In slightly better news, my stint at the gym last Thursday turned out not to be an isolated event after all, and so far I have been every day this week (I know!), doing Body Pump, Body Combat and, today, Body Attack. So, yeah, I feel like my body really has been attacked now, for sure.

I also feel kind of like the new girl at high school, because the thing about all of these classes is that everyone else already seems to know each other. Now, I know people are always recommending the gym as a place to make new friends, but I just don’t see how that can be done easily – and not just because people tend to take an instant dislike to me. (No, seriously, I think it’s because my “resting face” is a frown. And maybe because if I don’t have my contact lenses on, I will walk right past people without recognising them, and that tends to cause offence.) I mean, how do you make friends at the gym? Do you just walk up to people while they’re on the treadmill and stand next to them shouting, “HI! WILL YOU BE MY FRIEND?” Because that would be weird.

Note: I don’t actually go to the gym to make friends, by the way. I go to the gym because I like making myself look like someone who has only recently learned how to walk unaided, obviously. It’s just that, when I walk into these classes, I always have a bit of a sinking feeling as I realise that everyone else is standing around in little cliques, and then I have to sit down on the floor by myself and pretend there is something super-interesting on my phone that I absolutely have to look at RIGHT NOW.

In conclusion: I suck at making friends with people. But I have been to the gym three times already this week so, you know, yay me!

  • Whoa – I thought I was the only one who knew about that phone technique!

    August 20, 2008
  • Hahah, I am totally lame at making friends. I guess it comes down to what Jerry Seinfeld said best: " I already have three friends. I just don't need any more." I think that's why I love interaction on the Internet, because you can make Internet friends without really doing anything.

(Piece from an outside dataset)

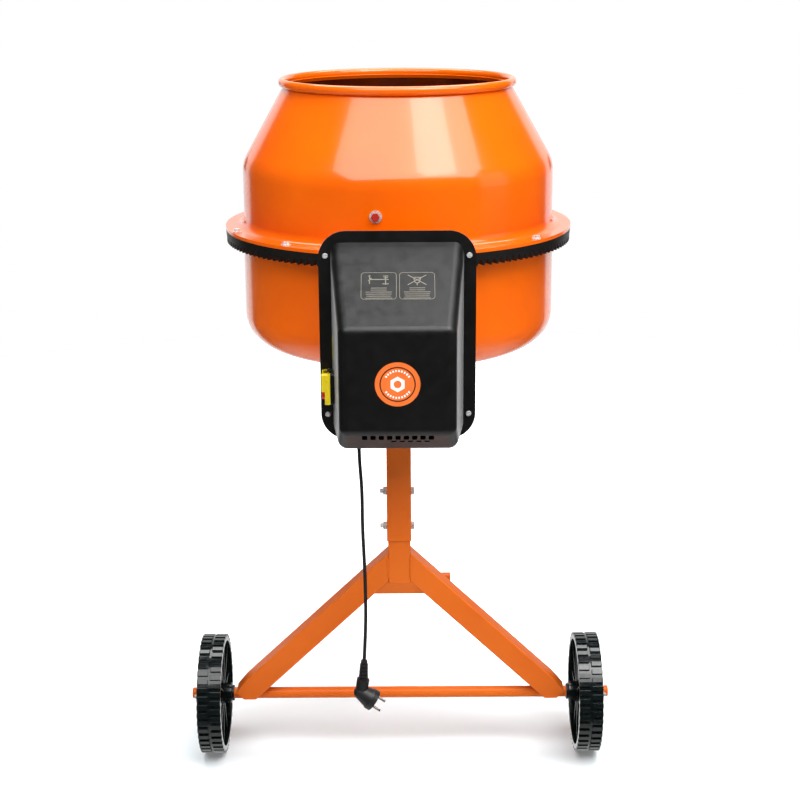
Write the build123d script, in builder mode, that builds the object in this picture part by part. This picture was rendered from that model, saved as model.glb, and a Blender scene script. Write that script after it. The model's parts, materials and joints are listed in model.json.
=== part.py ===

    My resting face is more sour than a frown. Or, as I've been told "judgmental." Whatever that means. Loser.

    August 20, 2008
  • Steph


    I can't make new friends either. It is a nightmare at university, because by the time Fresher's Week was over, everyone had formed their own little enclaves, and I too have to resort to the mobile phone technique. What did we do before mobile phones, eh?

    I'm glad I'm not the only one whose default face is a bit sulky – I've lost track of the number of people who have said 'Cheer up, it may never happen.' I try to look approachable, honest Miss!

    Congrats for keeping up your gym attendance though Amber!

    August 20, 2008
  • J.


    Oh, I love that technique. Came in very handy during a horrible date. Perhaps if you see another frowny person hanging around, you could make conversation…? 😉 Cheers for sticking with the gym though!

    August 20, 2008
  • I have the frown "resting face" problem as well. Unfortunately I can't claim that I ignore people because of eyesight; mine has more to do with the fact that one too many times in high school, I responded to people I thought were waving at me, only to discover they were waving at someone else. That, and I responded to "Hey"s that weren't meant for me (Hayley…Hay…). As a result, I completely ignore everyone unless they directly address me, in my face. Needless to say, this has caused some to feel slighted. But I'm not trying to be rude…

    Also, brava for the pattern you've got in going to the gym. You win by three times.